[Scripts that build objects]
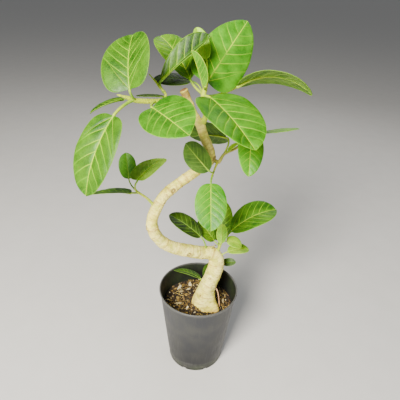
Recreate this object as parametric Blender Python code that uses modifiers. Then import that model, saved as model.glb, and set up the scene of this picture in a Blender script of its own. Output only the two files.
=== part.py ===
"""A potted fig about 0.64 m tall: a nursery pot, its soil, a trunk trained in an open bend, short twigs, and leaves.

The frame is +Z up with the origin at the centre of the pot's underside, and -Y is the plant's front. The trunk is
one tapered limb that leaves the soil near the pot's centre, turns sharply left at the knee, swings round an open
bend and comes back over the pot. Every leaf hangs from a twig by its own stalk.
"""

import math

import bmesh
import bpy
from mathutils import Matrix, Vector

MM = 0.001

# Pot: a long, slightly tapered nursery pot standing on a straight foot
POT_HEIGHT = 172 * MM
RIM_RADIUS = 75 * MM
RIM_DEPTH = 5 * MM
BODY_TOP_RADIUS = 73 * MM
BODY_FOOT_RADIUS = 56.5 * MM
FOOT_RADIUS = 54.5 * MM
FOOT_HEIGHT = 20 * MM
WALL = 1.8 * MM
FLOOR_TOP = 4 * MM
BOSS_RADIUS = 26 * MM
CHANNEL_RADIUS = 50 * MM
CHANNEL_DEPTH = 2 * MM
DRAIN_COUNT = 8
DRAIN_WIDTH = 7 * MM
POT_STEPS = 40

# Soil: it fills the pot to below the rim and rises a little towards the trunk
GAP = 0.4 * MM
SOIL_EDGE = 134 * MM
SOIL_CROWN = 138 * MM

# Limbs
LIMB_STEP = 9 * MM
TWIG_STEP = 5 * MM
LIMB_SIDES_RESOLUTION = 4
TWIG_SIDES_RESOLUTION = 2

# Leaves
STALK_WIDTH = 2.6 * MM
STALK_ROWS = 3
BLADE_ROWS = 9
SMALL_BLADE_ROWS = 6
SMALL_LEAF = 50 * MM
LEAF_COLUMNS = 4
BLADE_SHARE = 0.34  # the blade's thickness as a share of the stalk's
BLADE_CURL = 0.25
LOBE_REACH = 0.35  # how far along the blade the swept-back base reaches

# Each limb: the limb it grows from, and its points as (x, y, z, diameter) in mm
TRUNK = (
    (16, -10, 98, 38), (16, -10, 122, 45), (15, -10, 136, 43), (13, -9, 153, 37.5), (15, -6, 172, 33),
    (21, -3, 191, 30), (28, 2, 210, 29.5), (31, 6, 226, 28.5), (29, 9, 238, 27), (22, 9, 246, 25.5),
    (12, 6, 250, 24.5), (0, 1, 253, 23.8), (-21, -10, 264, 22.6), (-48, -22, 279, 21.5), (-66, -29, 295, 20.3),
    (-78, -34, 317, 19.4), (-81, -35, 339, 18.6), (-75, -32, 360, 18), (-66, -26, 376, 17.6),
    (-54, -18, 388, 17), (-41, -10, 397, 16.8), (-17, 4, 411, 16.8), (0, 12, 422, 17), (8, 14, 434, 16.5),
    (6, 13, 450, 15.3), (0, 11, 464, 14.9), (-5, 9, 477, 14.5), (-10, 6.5, 491, 13.8), (-19, 4.5, 506, 11.6),
    (-28, 2, 527, 11), (-35.5, 0, 543, 11.8),
)
TWIGS = {
    "left_branch": ("trunk", (
        (-27, 2, 526, 7.6), (-41, -6, 530, 7), (-61, -18, 532, 6.8), (-81, -31, 534, 6.4), (-98, -45, 538, 6),
        (-107, -52, 543, 5), (-114, -56, 546, 2.4),
    )),
    "top_twig": ("left_branch", (
        (-61, -17, 532, 3.6), (-61, -16, 542, 3.6), (-69, -14, 550, 3.2), (-74, -12, 556, 2.8), (-82, -10, 564, 1.6),
    )),
    "top_shoot": ("trunk", (
        (-8, 6.5, 492, 9), (-3, 4.5, 502, 8.2), (-2, 3.5, 513, 7.2), (-5.5, 2.3, 525, 6.8), (-7, 1, 537, 6.4),
        (-5, 1, 547, 6), (-4, 3, 556, 5), (-6, 5, 564, 2.4),
    )),
    "right_twig": ("trunk", (
        (10, 13, 431, 7), (23, 12, 429, 6), (31, 14, 442, 4.4), (49, 14, 453, 3.8), (64, 12, 471, 2.6),
    )),
    "lower_twig": ("right_twig", (
        (21, 12, 429, 3.6), (17, 4, 421, 3.2), (15, -1, 416, 3), (13, -6, 412, 2.4),
    )),
    "left_twig": ("trunk", (
        (-75, -32, 364, 4.2), (-89, -28, 377, 3.8), (-103, -23, 384, 3.6), (-107, -22, 387, 2.6),
    )),
    "knee_shoot": ("trunk", (
        (28, 9, 240, 5), (35, 10, 262, 4.4), (38, 12, 273, 4), (39, 14, 283, 2.4),
    )),
    "base_shoot": ("trunk", (
        (16, -2, 173, 3.6), (10, 18, 170, 3), (5, 24, 168, 2),
    )),
    "aerial_root": ("trunk", (
        (22, -3, 186, 3), (35, -8, 174, 2.2), (40, -11, 155, 1.8), (42, -13, 136, 1.8), (42, -13, 122, 1.6),
    )),
    "dead_twig": ("trunk", (
        (20, 7, 244, 2.4), (22, 4, 264, 2), (28, 0, 272, 1.4),
    )),
}

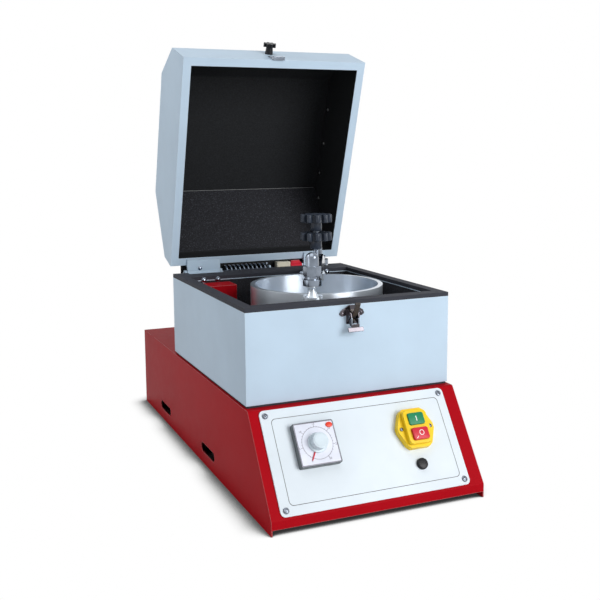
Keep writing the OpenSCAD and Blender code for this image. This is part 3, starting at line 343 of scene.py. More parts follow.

● **TASK REQUIREMENTS**:
Pull out each line holding the string "code".

● **RESULT OF THE EXERCISE**:
Recreate this object as parametric Blender Python code that uses modifiers. Then import that model, saved as model.glb, and set up the scene of this picture in a Blender script of its own. Output only the two files.
Keep writing the OpenSCAD and Blender code for this image. This is part 3, starting at line 343 of scene.py. More parts follow.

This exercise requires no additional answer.